David R. Montgomery1, Kevin M. Schmidt*,1, Harvey M. Greenberg*,1 and William E. Dietrich*,2

1 Department of Geological Sciences, University of Washington, Seattle, Washington 98195, USA
2 Department of Geology and Geophysics, University of California, Berkeley, California 94720, USA

The influence of forest clearing on landsliding is central to long-standing concern over the effects of timber harvesting on slope stability. Here we document a strong topographic control on shallow landsliding by combining unique ground-based landslide surveys in an intensively monitored study area with digital terrain modeling using high-resolution laser altimetry and a coarser resolution regional study of 3224 landslides. As predicted by our digital terrain–based model, landslides occur disproportionately in steep, convergent topography. In terrain predicted to be at low risk of slope failure, a random model performs equally well to our mechanism-based model.

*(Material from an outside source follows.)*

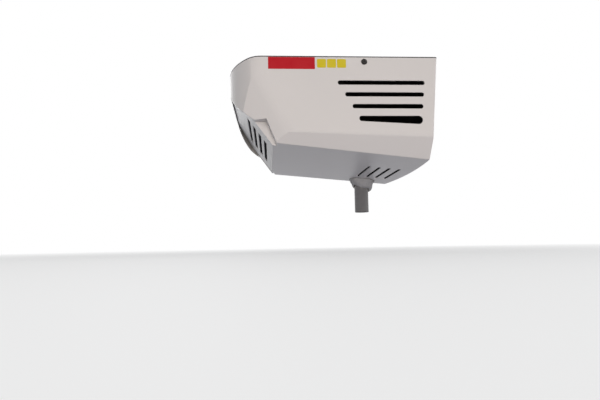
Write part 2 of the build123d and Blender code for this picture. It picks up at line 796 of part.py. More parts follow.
pieces = [
    ("roof_plate", roof_plate.part),
    ("roof_seal", roof_seal.part),
    ("cover", cover.part),
    ("outlet_grille", outlet_grille.part),
    ("coil_fins", coil_fins.part),
    ("coil_end_front", coil_end_front.part),
    ("coil_end_rear", coil_end_rear.part),
    ("coil_bends", coil_bends.part),
    ("suction_header", suction_header.part),
    ("liquid_header", liquid_header.part),
    ("expansion_valve", expansion_valve.part),
    ("suction_pipe", suction_pipe.part),
    ("liquid_pipe", liquid_pipe.part),
    ("drain_pan", drain_pan.part),
    ("drain_pipe", drain_pipe.part),
    ("blower_motor", blower_motor.part),
    ("blower_bracket", blower_bracket.part),
    ("blower_shaft", blower_shaft.part),
    ("blower_scroll_front", blower_scroll_front.part),
    ("blower_scroll_rear", blower_scroll_rear.part),
    ("conduit_collar", conduit_collar.part),
    ("conduit_sleeve", conduit_sleeve.part),
] + wheel_pieces + [("cover_screw_" + place, part) for place, part in screws]

os.makedirs("parts", exist_ok=True)
for label, part in pieces:
    part.label = label
    export_step(part, "parts/" + label + ".step")
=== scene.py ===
from math import cos, pi, radians, sin

import bmesh
import bpy
from mathutils import Matrix, Vector, noise


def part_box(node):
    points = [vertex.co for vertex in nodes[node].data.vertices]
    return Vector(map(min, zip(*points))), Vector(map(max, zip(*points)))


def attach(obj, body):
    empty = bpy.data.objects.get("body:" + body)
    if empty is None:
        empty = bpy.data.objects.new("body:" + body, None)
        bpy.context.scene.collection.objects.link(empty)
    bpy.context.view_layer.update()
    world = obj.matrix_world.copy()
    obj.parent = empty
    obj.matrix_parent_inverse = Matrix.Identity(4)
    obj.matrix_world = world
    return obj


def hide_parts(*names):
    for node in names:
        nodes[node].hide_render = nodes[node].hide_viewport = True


# Looks of a van's ceiling evaporator unit, in metres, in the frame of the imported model.
# The ceiling is the plane z = 0, +X is the air inlet end, -Y is the flank that faces the camera.

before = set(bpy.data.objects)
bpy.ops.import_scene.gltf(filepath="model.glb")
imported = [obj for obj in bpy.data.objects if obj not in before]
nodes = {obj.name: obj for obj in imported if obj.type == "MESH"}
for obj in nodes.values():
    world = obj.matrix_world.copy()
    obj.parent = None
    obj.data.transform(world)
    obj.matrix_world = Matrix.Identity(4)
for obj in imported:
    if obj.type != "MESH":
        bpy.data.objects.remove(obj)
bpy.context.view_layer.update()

# Camera, set where the photograph was taken from
camera_place = Vector((-0.170, -1.500, -0.500))
camera_heading = radians(-3.675)
camera_pitch = radians(5.53)
camera_roll = radians(-1.01)
camera_lens = 28.2
camera_sensor = 36.0
camera_near = 0.01
camera_far = 50.0

# Floor: its two tones, the tint that it throws back at the unit, how white it looks near the middle,
# and over which distance it turns all white
floor_z = -0.52
floor_reach = 6.0
floor_roughness = 0.7
floor_tints = ((0.80, 0.80, 0.81), (0.84, 0.84, 0.84))
floor_bounce = (0.42, 0.43, 0.50)
floor_white = 0.45
floor_fade = (0.8, 2.4)

# Surroundings and lamps
pure_white = (1.0, 1.0, 1.0)
ambient_strength = 0.32
ambient_tint = (0.965, 0.985, 1.0)
lamp_aim = Vector((0.0, 0.0, -0.15))
lamps = (
    # name, place, width, height, power, tint, mirrored in gloss
    ("key", (-0.1, -3.6, -0.62), 1.6, 0.5, 72.0, (1.0, 0.93, 0.875), False),
    ("side", (2.6, 0.4, 1.4), 1.8, 1.8, 24.0, pure_white, True),
    ("back", (-1.0, 2.8, 1.2), 1.8, 1.8, 24.0, pure_white, True),
)

# Tones of dirt and wear, which also carry painted shade in corners, and the black of the painted shade
# inside the shells
dust_and_shade_grey = (0.30, 0.29, 0.27)
grime_and_shade_black = (0.012, 0.012, 0.012)
stain_and_shade_brown = (0.16, 0.11, 0.07)
stain_and_shade_grey = (0.28, 0.28, 0.27)
inside_shade_black = (0.008, 0.008, 0.008)

# Grain: the coarse one's scale and the fine one's height, as shares of the other's
coarse_grain_scale = 0.04
fine_grain_height = 0.35

# Dust and painted corner shade: how much painted shade gathers in shut-in corners, the level that the mask
# starts at, and its soft edge
corner_shade = 0.9
dust_and_shade_level = 1.12
dust_and_shade_edge = (-0.10, 0.45)

# Rubbed lines: two sets, the turn's shares about the other axes, how far full cover lowers the level
# that they start at, and their soft edge
rub_sets = (
    # turn, stretch
    (0.5, (1.0, 1.0, 14.0)),
    (-0.9, (11.0, 1.0, 1.0)),
)
rub_tilt = 0.7
rub_heading = 0.4
rub_level = 0.42
rub_edge = (-0.02, 0.10)

# What dust, painted corner shade and rubbing do to a plastic: share of the rubbed tone, its gain, added
# roughness, and the reach of the painted corner shade
rub_share = 0.25
rub_gain = 1.12
rub_roughness = 0.10
dust_roughness = 0.35
plastic_shade_reach = 0.02

# What stains, painted corner shade and drawn lines do to a metal
stain_and_shade_share = 0.7
stain_roughness = 0.30
metal_shade_reach = 0.01
line_roughness = 0.25
line_depth = 0.00004

# Foam: its pores' width, their roughness from middle to rim, and their depth
pore_width = 0.6
pore_roughness = (0.95, 0.80)
pore_depth = 0.0006

# Sticker vinyl: faded patches, which are duller too, and a slight ripple
vinyl_gloss = 0.12
vinyl_fade_edge = (0.35, 0.75)
vinyl_fade = 0.5
vinyl_rough_edge = (0.3, 0.7)
vinyl_roughness = (0.36, 0.50)
vinyl_ripple = 0.0001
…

Our monitoring shows that storms with 24 hr rainfall recurrence intervals of less than 4 yr triggered landslides in the decade after forest clearing and that conventional monitoring programs can substantially underestimate the effects of forest clearing. Our regional analysis further substantiates that forest clearing dramatically accelerates shallow landsliding in steep terrain typical of the Pacific Northwest.